The natural trend of the city has been to expand and to assimilate new districts. Victor Hugo wrote amazing pages that suggest how this natural and irresistible process took place as if the city was possessed by some sort of inexhaustible vitality.


Peu à peu, le flot des maisons, toujours poussé du cœur de la ville au dehors, déborde, ronge, use et efface cette enceinte. Philippe-Auguste lui fait une nouvelle digue. Il emprisonne Paris dans une chaîne circulaire de grosses tours, hautes et solides. Pendant plus d’un siècle, les maisons se pressent, s’accumulent et haussent leur niveau dans ce bassin comme l’eau dans un réservoir. Elles commencent à devenir profondes, elles mettent étages sur étages, elles montent les unes sur les autres, elles jaillissent en hauteur comme toute sève comprimée, et c’est à qui passera la tête par-dessus ses voisines pour avoir un peu d’air. La rue de plus en plus se creuse et se rétrécit ; toute place se comble et disparaît. Les maisons enfin sautent par-dessus le mur de Philippe-Auguste, et s’éparpillent joyeusement dans la plaine, sans ordre et tout de travers, comme des échappées.

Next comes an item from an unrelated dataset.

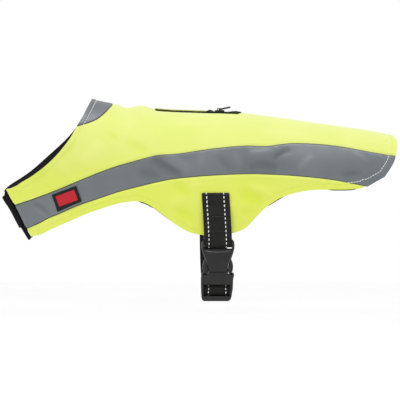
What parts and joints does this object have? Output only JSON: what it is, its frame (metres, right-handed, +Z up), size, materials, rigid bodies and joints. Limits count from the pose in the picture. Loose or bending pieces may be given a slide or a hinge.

Little by little, the tide of houses, always thrust from the heart of the city outwards, overflows, devours, wears away, and effaces this wall. Philip Augustus makes a new dike for it. He imprisons Paris in a circular chain of great towers, both lofty and solid. For the period of more than a century, the houses press upon each other, accumulate, and raise their level in this basin, like water in a reservoir. They begin to deepen; they pile story upon story; they mount upon each other; they gush forth at the top, like all laterally compressed growth, and there is a rivalry as to which shall thrust its head above its neighbors, for the sake of getting a little air. The street glows narrower and deeper, every space is overwhelmed and disappears. The houses finally leap the wall of Philip Augustus, and scatter joyfully over the plain, without order, and all askew, like runaways.